Asner, 47, sits in the cabin with Robin Martin, who manages the instruments and relays navigation instructions to the cockpit. They work in front of two monitors. She’s a lefty and he’s a righty, so they share a mouse pad. It helps that they are married.
To understand how Asner’s instruments work, you have to first step inside a leaf. There amid the busy factory of photosynthesis, water molecules are bending, stretching, rotating and vibrating.
Greg Asner’s vivid topographic images of Crescent Meadow in Kings Canyon-Sequoia National Park are created from data collected by an onboard spectrometer and laser. Healthy trees are blue, and drought-stressed trees run from mild (yellow) to severe (red).
These motions resonate into the atmosphere as reflected light, which is picked up by an on-board spectrometer that divides it into 480 bands from ultraviolet to shortwave.
Much like star light reveals a star’s distant chemistry, these bands are analyzed for their chemical content. Water is the primary focus: The more water in the leaves, the less reflected light, and the more reflected light, the drier the foliage.
The spectrometer works in conjunction with a laser that fans out beneath the aircraft, creating a 3-D image of the forest below.
By marrying the data from the spectrometer and the laser, Asner creates topographic images that show the condition of the forest. Healthy trees are blue, and drought-stressed trees run from mild (yellow) to severe (red).
The images help him to correlate terrain and tree stress. Higher tree stress, for example, often occurs on steep slopes and near meadows.
For Asner’s mostly Canadian crew, the Golden State is a tarnished beauty.
“It’s just burnt,” says pilot Don Koopmans of Saskatchewan.
Asner’s assessment is equally blunt.
The mountains ringing Los Angeles are “a tinderbox.”
The oak forests in the Sierra foothills are “in big trouble.”
Pinnacles is “not a happy place for a tree,” and the forests northwest of Redding are surprisingly compromised.
To explain what 120 million trees dying across the state might mean, Asner paints a picture of California’s ecological diversity and size. He then takes out his calculator.
He estimates there are 585 million to 1.6 billion trees in the state’s forests and apologizes for not being more precise. An accurate census, he says, has never been conducted, but 120 million represents 7% to 20%. Under normal circumstances, forests lose between 1% and 1.5% of their trees annually.
“At what point will the forest change into something else? We don’t know,” Asner says. “We don’t know when the lack of rain will lead to runaway conditions where the forests are beyond repair.”
Such a transition, especially in the lower elevations, is already underway in parts of the West, where nearly 6 billion trees — 13% of the area of western forests — died from 1997 to 2010 because of drought and the bark beetle.

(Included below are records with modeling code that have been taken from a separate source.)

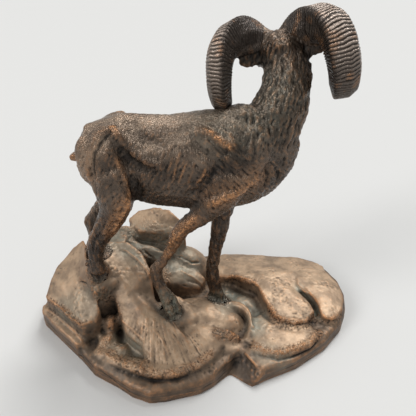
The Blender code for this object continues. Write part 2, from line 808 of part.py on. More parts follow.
def ramp(home):
    """The smooth apron that runs from the crag down to a ragged lip over the near rim."""
    top = CRAG_HEIGHT
    return [
        block(
            "ramp",
            (
                (-0.55, 0.36, 1.02 * top),
                (-0.42, 0.36, 1.0 * top),
                (-0.32, 0.22, 0.94 * top),
                (-0.265, 0.06, 0.83 * top),
                (-0.25, -0.04, 0.70 * top),
                (-0.235, -0.12, 0.58 * top),
                (-0.20, -0.20, 0.50 * top),
                (-0.165, -0.27, 0.45 * top),
                (-0.05, -0.44, 22),
                (0.065, -0.62, 16),
                (-0.01, -0.73, 15),
                (-0.13, -0.78, 15),
                (-0.24, -0.72, 16),
                (-0.29, -0.58, 20),
                (-0.39, -0.45, 26),
                (-0.425, -0.33, 0.49 * top),
                (-0.45, -0.24, 0.585 * top),
                (-0.47, -0.15, 0.69 * top),
                (-0.495, -0.06, 0.79 * top),
                (-0.52, 0.03, 0.90 * top),
                (-0.545, 0.16, 1.0 * top),
            ),
            home,
            middle=(-0.37, -0.16, 0.74 * top),
            dome=0.6,
        ),
        tongue(
            "lip",
            (
                (-0.55, -0.50, 13, 6, 3),
                (-0.42, -0.67, 13.5, 6, 4),
                (-0.27, -0.755, 13.5, 7, 4.5),
                (-0.13, -0.765, 13.5, 8, 4.5),
                (-0.02, -0.71, 13.5, 8, 4.5),
                (0.07, -0.63, 13.5, 7, 4.5),
                (0.13, -0.50, 13.5, 6, 4),
            ),
            home,
        ),
        mass("pebble_left", on_base(-0.50, -0.43, 14), (8, 6, 7), home, (0, 0, 30)),
        mass("pebble_middle", on_base(-0.42, -0.53, 13), (7, 5, 5.5), home, (0, 0, -20)),
        mass("pebble_high", on_base(-0.49, -0.30, 22), (6, 7, 9), home),
        mass("near_slope", on_base(0.02, -0.38, 6), (26, 22, 18), home),
    ]


def terraces(home):
    """The shelves before the ram and the mounds round its fore feet."""
    shelf = TERRACE_HEIGHT
    step = STEP_HEIGHT
    return [
        block(
            "shelf",
            (
                (0.165, 0.42, 0.88 * shelf),
                (0.25, 0.40, shelf),
                (0.307, 0.312, shelf),
                (0.398, 0.225, shelf),
                (0.423, 0.04, 0.97 * shelf),
                (0.459, -0.13, 0.92 * shelf),
                (0.511, -0.24, 0.86 * shelf),
                (0.595, -0.267, 0.83 * shelf),
                (0.661, -0.248, 0.80 * shelf),
                (0.733, -0.105, 0.83 * shelf),
                (0.715, 0.04, 0.80 * shelf),
                (0.66, 0.20, 0.84 * shelf),
                (0.74, 0.30, 0.80 * shelf),
                (0.90, 0.50, 0.72 * shelf),
                (0.90, 0.72, 0.62 * shelf),
                (0.74, 0.88, 0.62 * shelf),
                (0.46, 0.92, 0.66 * shelf),
                (0.20, 0.92, 0.72 * shelf),
                (0.05, 0.80, 0.76 * shelf),
                (0.06, 0.58, 0.84 * shelf),
            ),
            home,
            middle=(0.46, 0.42, 1.02 * shelf),
            dome=1.5,
        ),
        block(
            "far_step",
            (
                (0.64, 0.27, 0.90 * shelf),
                (0.735, 0.13, 0.86 * shelf),
                (0.768, -0.01, 0.80 * shelf),
                (0.762, -0.13, 0.76 * shelf),
                (0.785, -0.18, 0.72 * shelf),
                (0.84, -0.18, 0.72 * shelf),
                (0.915, -0.06, 0.72 * shelf),
                (0.95, 0.12, 0.72 * shelf),
                (0.955, 0.34, 0.72 * shelf),
                (0.90, 0.56, 0.76 * shelf),
                (0.76, 0.60, 0.84 * shelf),
                (0.66, 0.45, 0.92 * shelf),
            ),
            home,
            dome=2.6,
        ),
        block(
            "fan",
            (
                (0.342, -0.156, 0.72 * shelf),
                (0.332, -0.30, 0.72 * shelf),
                (0.326, -0.43, 0.69 * shelf),
                (0.368, -0.53, 0.65 * shelf),
                (0.465, -0.60, 0.62 * shelf),
                (0.568, -0.575, 0.62 * shelf),
                (0.656, -0.51, 0.61 * shelf),
                (0.72, -0.385, 0.61 * shelf),
                (0.70, -0.23, 0.60 * shelf),
                (0.595, -0.20, 0.62 * shelf),
                (0.51, -0.16, 0.64 * shelf),
                (0.43, -0.06, 0.66 * shelf),
            ),
            home,
            dome=1.6,
        ),
        mass("fore_mound", on_base(0.02, -0.12, 2), (36, 24, 25), home, (0, 0, -4)),
        mass("mound_edge", on_base(0.19, -0.18, 6), (16, 13, 17), home, (0, 0, -14)),
        block(
            "near_foothold",
            (
                (-0.20, -0.27, 0.90 * step),
                (-0.12, -0.37, 0.78 * step),
                (-0.02, -0.34, 0.74 * step),
                (0.03, -0.22, 0.76 * step),
                (-0.02, -0.08, 0.82 * step),
                (-0.14, -0.02, 1.0 * step),
                (-0.21, -0.12, 1.02 * step),
            ),
            home,
            middle=(-0.12, -0.21, 0.92 * step),
        ),
        mass("far_foothold", on_base(0.16, 0.07, 2), (22, 15, HOLLOW_HEIGHT - 2), home),
        mass("valley", on_base(0.31, 0.10, 0), (20, 22, 15), home),
        tongue(
            "arc",
            (
                (0.19, 0.02, 17, 4, 4),
                (0.26, 0.0, 18.5, 3.5, 4),
                (0.306, -0.07, 18.5, 3, 4.5),
                (0.334, -0.17, 18, 3, 4.5),
                (0.334, -0.30, 16.5, 3, 4.5),
                (0.315, -0.42, 13, 4, 4),
            ),
            home,
        ),
        block(
            "rough_lump",
            (
                (0.113, -0.42, 20),
                (0.139, -0.37, 22),
                (0.197, -0.355, 22.5),
                (0.275, -0.41, 19),
                (0.25, -0.45, 17),
                (0.154, -0.49, 17.5),
            ),
            home,
            dome=0.8,
        ),
        mass("lump_skirt", on_base(0.21, -0.50, 9), (13, 7, 6.5), home, (0, 0, 10)),
        block(
            "cleft_plane",
            (
                (0.335, -0.50, 15),
                (0.275, -0.56, 14.5),
                (0.37, -0.76, 13.5),
                (0.56, -0.60, 13.5),
                (0.52, -0.52, 15),
            ),
            home,
        ),
    ]


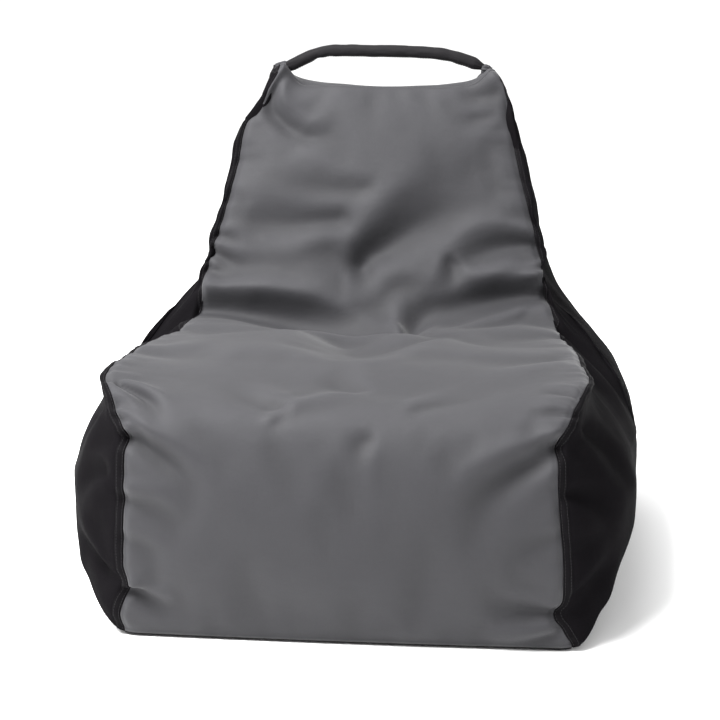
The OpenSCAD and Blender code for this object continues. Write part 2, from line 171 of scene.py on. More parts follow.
class Finish:
    """A material under construction: a Principled shader and the nodes that feed it."""

    def __init__(self, name, **fixed):
        self.material = bpy.data.materials.new(name)
        self.material.use_nodes = True
        self.nodes = self.material.node_tree.nodes
        self.links = self.material.node_tree.links
        self.shader = self.nodes["Principled BSDF"]
        for label, value in fixed.items():
            self.shader.inputs[label.replace("_", " ")].default_value = value

    def put(self, socket, value):
        """Links a socket to another one, or gives it a number, colour or vector."""
        if isinstance(value, Socket):
            self.links.new(value.socket, socket)
        else:
            socket.default_value = value

    def node(self, kind, settings=None, inputs=None, output=0):
        """Adds a node of a type, with its settings first and then its sockets, and gives one output."""
        made = self.nodes.new(kind)
        for label, value in (settings or {}).items():
            if label == "stops":
                ramp = made.color_ramp
                while len(ramp.elements) < len(value):
                    ramp.elements.new(0.5)
                for element, (place, shade) in zip(ramp.elements, value):
                    element.position, element.color = place, shade
            else:
                setattr(made, label, value)
        for label, value in (inputs or {}).items():
            self.put(made.inputs[label], value)
        return Socket(self, made.outputs[output])

    def place(self, source="Object"):
        """Position on the piece: Object coordinates in metres, or its own UV map, also in metres."""
        if source == "UV":
            return self.node("ShaderNodeUVMap", {"uv_map": "cloth"})
        return self.node("ShaderNodeTexCoord", output="Object")

    def axes(self, place):
        split = self.nodes.new("ShaderNodeSeparateXYZ")
        self.put(split.inputs[0], place)
        return [Socket(self, split.outputs[k]) for k in range(3)]

    def noise(self, place, scale, detail=2.0, rough=0.5):
        return self.node(
            "ShaderNodeTexNoise", {"noise_dimensions": "3D"},
            {"Vector": place, "Scale": scale, "Detail": detail, "Roughness": rough},
        )

    def stretched(self, place, scale):
        return self.node("ShaderNodeVectorMath", {"operation": "MULTIPLY"}, {0: place, 1: scale})

    def mixed(self, factor, first, second):
        """Colour that goes from the first to the second as the factor goes from 0 to 1."""
        made = self.nodes.new("ShaderNodeMix")
        made.data_type, made.clamp_factor = "RGBA", True
        self.put(made.inputs[0], factor)
        for socket, value in ((made.inputs[6], first), (made.inputs[7], second)):
            self.put(socket, value if isinstance(value, Socket) else (*value, 1))
        return Socket(self, made.outputs[2])

    def attribute(self, name):
        return self.node("ShaderNodeAttribute", {"attribute_name": name}, output="Fac")

    def feed(self, **values):
        for label, value in values.items():
            self.put(self.shader.inputs[label.replace("_", " ")], value)

    def bump(self, height, depth=1.0, strength=1.0):
        bump = self.node("ShaderNodeBump", {}, {"Height": height, "Distance": depth, "Strength": strength})
        self.feed(Normal=bump)


def tone(shade, factor):
    return tuple(min(1.0, c * factor) for c in shade)


def plain_weave(finish, place, thread):
    """Height of a plain weave: each thread is an arch, and warp and weft pass over each other in turn."""
    u, v, _ = finish.axes(place)
    across, along = u * (math.pi / thread), v * (math.pi / thread)
    over = (across.sine() * along.sine()).above(0.0, 0.25)
    warp, weft = abs(across.sine()), abs(along.sine())
    return weft + over * (warp - weft)


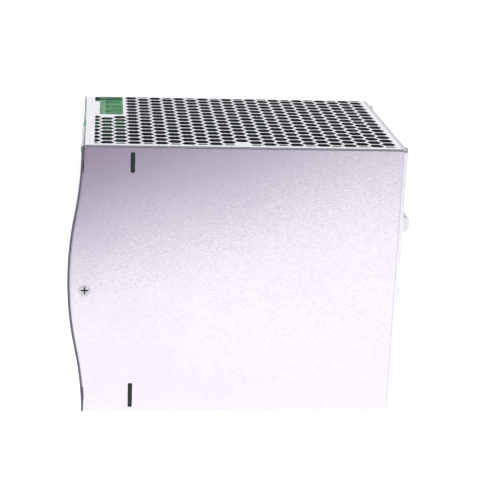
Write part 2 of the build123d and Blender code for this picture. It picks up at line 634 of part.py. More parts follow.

Yet as grave as the effects of the drought have been, Asner insists there is hope.
“If I looked around and thought there was no way to deal with these problems, I would be pessimistic,” he says. “But there is a way with effective management.”
Among other things, aerial images can help land managers identify vulnerable terrain and consider how to strengthen stressed trees and protect healthy ones.
A march uphill
The study of forests is a formative science, and conclusions — like a definitive number for the trees that will die — are hard to come by.
Park Williams, a bioclimatologist at the Lamont-Doherty Earth Observatory at Columbia University who has been studying the California drought, is not surprised by Asner’s numbers.
If only half succumb, it would register as a very big event, Williams said.
“Think of it as one gigantic ax swing at the forest,” he said. “It takes a huge chunk out of the population, and if we see two or three more of these droughts, then that’s even more ax swings.”
Jeffrey Hicke, an associate professor in the department of geography at the University of Idaho, said that regardless of current tree mortality rates, the state will not lose its forests entirely. But he adds, based on the observations, the low-elevation forests are in greatest jeopardy.
Beyond this year’s drought, as climate change brings warming, tree species will migrate, Hicke said. Older trees will die, and younger trees will take root.